+++ Collected material

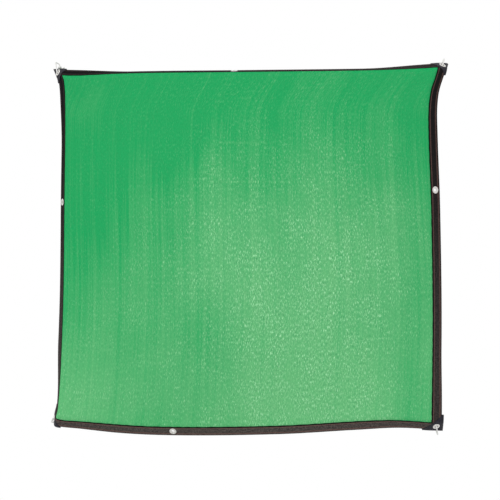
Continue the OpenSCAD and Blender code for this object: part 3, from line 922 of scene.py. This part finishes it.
def makeWorld():
    world = bpy.data.worlds.new("paleStudio")
    scene.world = world
    world.use_nodes = True
    tree = world.node_tree
    background = tree.nodes["Background"]
    background.inputs["Color"].default_value = (1, 1, 1, 1)
    strength = plus(tree, times(tree, seesWhite(tree), 1 - light["world"]), light["world"])
    tree.links.new(strength, background.inputs["Strength"])
    bpy.ops.object.select_all(action="DESELECT")
    bpy.ops.object.light_add(type="SUN", rotation=[math.radians(x) for x in light["sunTurn"]])
    sun = bpy.context.object.data
    sun.energy = light["sun"]
    sun.angle = math.radians(light["sunAngle"])


def makeFloor():
    bpy.ops.object.select_all(action="DESELECT")
    radius = light["floorRadius"]
    bpy.ops.mesh.primitive_circle_add(vertices=96, radius=radius, fill_type="NGON",
                                      location=(0, 0, light["floor"]))
    floor = bpy.context.object
    floor.name = "floor"
    applyPlace(floor)
    material, tree, shader = newMaterial("paleFloor", 0.9, specular=0.1)
    spot = addNode(tree, "TexCoord").outputs["Object"]
    flat = addNode(tree, "Mapping", Vector=spot, Scale=(1, 1, 0)).outputs[0]
    far = addNode(tree, "VectorMath", {"operation": "LENGTH"}, Vector=flat).outputs["Value"]
    rim = fit(tree, far, *(share * radius for share in light["floorFade"]))
    shader.inputs["Base Color"].default_value = (0.86, 0.86, 0.85, 1)
    shader.inputs["Emission Color"].default_value = (1, 1, 1, 1)
    clear = addNode(tree, "BsdfTransparent").outputs[0]
    mixed = addNode(tree, "MixShader", Fac=rim)
    tree.links.new(shader.outputs[0], mixed.inputs[1])
    tree.links.new(clear, mixed.inputs[2])
    tree.links.new(mixed.outputs[0], tree.nodes["Material Output"].inputs["Surface"])
    floor.data.materials.append(material)


makeCamera()
makeWorld()
makeFloor()
scene.view_settings.view_transform = "Standard"
print("stage: camera, light and floor")

knitted = makeNet(knitMaterial())
print("stage: net")

hems = [makeHem(side, tapeMaterial(side)) for side in sides]
seamThread, shadedSeamThread = threadMaterial("seam"), threadMaterial("dark")
# the top and left hems' seams get the darker thread, as painted shade
for side in sides:
    sewHem(side, shadedSeamThread if side in ("top", "left") else seamThread)
print("stage: hems and their seams")

patchCloth = patchMaterial()
patchThread = threadMaterial("patch")
for corner in corners:
    for face in ("front", "back"):
        makePatch(corner, face, patchCloth)
    sewPatch(corner, patchThread)
print("stage: patches")

metal = metalMaterial()
for name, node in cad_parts.items():
    if name.startswith(("eyelet_", "washer_")):
        node.data.materials.clear()
        node.data.materials.append(metal)
print("stage: eyelets")

whiteCord = cordMaterial()
for corner in corners:
    makeTie(corner, whiteCord)
print("stage: tie loops")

++++++

Gather every line containing the word "scene" and copy it.

Continue the OpenSCAD and Blender code for this object: part 3, from line 922 of scene.py. This part finishes it.
    scene.world = world
scene.view_settings.view_transform = "Standard"